Sono le storie di chi si porta dietro ricordi che mai avrebbe voluto e uno stress psicologico che gli nega sonno e sogni, la lotta di chi cerca di non precipitare nuovamente nel ricordo della tragedia per ricavarsi la serenità, la minima serenità per poter affrontare gli studi, per rimanere in regola con i crediti universitari e non perdere la borsa di studio. C’è chi la perde per una maledetta sigaretta che incappa in un regolamento ferreo e chi non riesce a scrollarsi di dosso gli incubi.

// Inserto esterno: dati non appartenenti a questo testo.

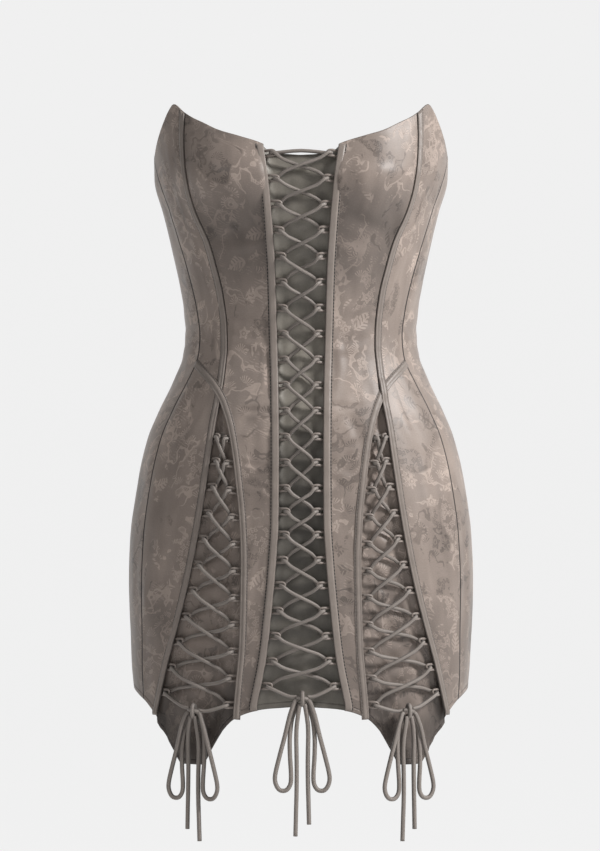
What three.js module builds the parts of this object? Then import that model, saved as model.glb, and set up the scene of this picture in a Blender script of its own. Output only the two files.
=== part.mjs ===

Come Cinzia, Ana Paola, Hisham e Stefania. Hanno guardato in faccia la morte, gli è passata vicino, li ha sfiorati e li ha per fortuna lasciati andare. Ma hanno visto morire i loro amici. Hanno visto crollare i sogni condivisi, le speranze e le paure di una generazione spesso troppo sola e che, in quelle tristi e grigie mura, almeno riusciva a farsi comunità e ritrovare sorrisi e pensieri per giorni migliori. Il trauma è ancora talmente grande in loro che non riescono a sostenere il numero di esami di un tempo, quello previsto dalla normativa per accedere alla borsa di studio. Non hanno fumato nessuna sigaretta. Ma hanno la colpa di non aver rispettato i termini, come in qualsiasi altra Università italiana, come se quella notte non fosse mai accaduta.

Non è questione di legalità. E’ una questione di civiltà. Quei ragazzi, quello che è avvenuto parlano a un Paese smarrito, assuefatto ai potenti che trasgrediscono le regole più elementari di convivenza civile e si accanisce con violenza con i suoi figli, negandogli il presente ancor prima che il futuro.

Non serve provare vergogna per un Paese che non ci rappresenta più o per una classe politica che  ha vergognosamente svilito la sua funzione primaria.  A quei ragazzi serve non sentirsi soli, serve essere raccontati. L’Italia non è lo specchio della sua classe dirigente. Ci hanno solo messo nelle condizioni di sentirci soli fra tanti. Proviamo a ritrovarci.

Raccontiamola questa storia. Per sentirci meno soli. Noi e loro.